Tables set in front of restaurants and bars are another example of the personalisation of space.
Animals
Tracking animals on Mokotowska Street is not necessarily easy—it is hard to notice their presence on the street at all. Still, the buildings’ courtyards, as is usually the case, have been captured by cats, and the proper residents not only share their space but even furnish it for them.
The streets are ruled by pigeons, regularly fed by the residents on the green square. This square is often visited by dog owners with their pets, too.
People
Apart from the shops, parked cars and other signs of activity in public space, most of all, the city is the people who create its gist. Even though it is much easier to find a passing or parked car than a human being on Mokotowska Street, people form a no less important element of the street’s landscape. In the daytime you see a lot of hard-pressed, smartly dressed people who work in the offices close by. They are often talking on their cell phones, getting inside their cars, and driving off to other parts of the city.

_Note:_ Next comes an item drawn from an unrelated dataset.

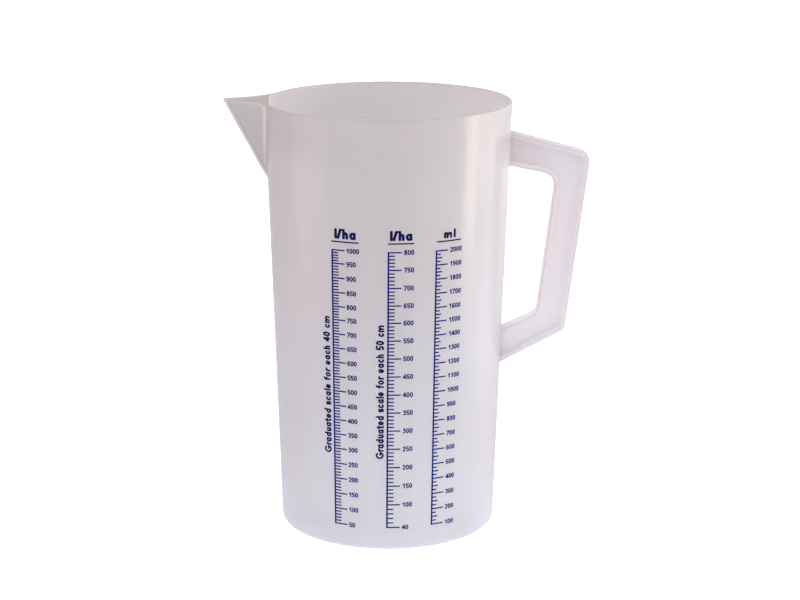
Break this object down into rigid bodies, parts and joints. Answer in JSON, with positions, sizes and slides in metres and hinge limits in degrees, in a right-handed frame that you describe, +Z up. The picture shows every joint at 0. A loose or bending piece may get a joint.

Older people mark their presence at a somewhat slower pace, and thus perhaps less noticeably. Dressed not necessarily according to the newest fashions, but with a modest elegance they walk down the present-day space of Mokotowska. Yet when asked, the street they talk about belongs to the old Warsaw which no longer exists.
Youth is completely different: dressed in trendy clothes, watching the shop windows closely, walking with a sure step on the unsteady pavement. They seem most happy about the street filling up with expensive shops and exciting places such as the club 5 10 15 or Bęc Zmiana Foundation. Their take on Mokotowska Street is very different from the others’; they see the street as one which has not made the use of its enormous potential just yet.
As of now you can notice quite a few construction workers who are working daily to make Mokotowska Street look better.
They, too, have become part of the street’s landscape.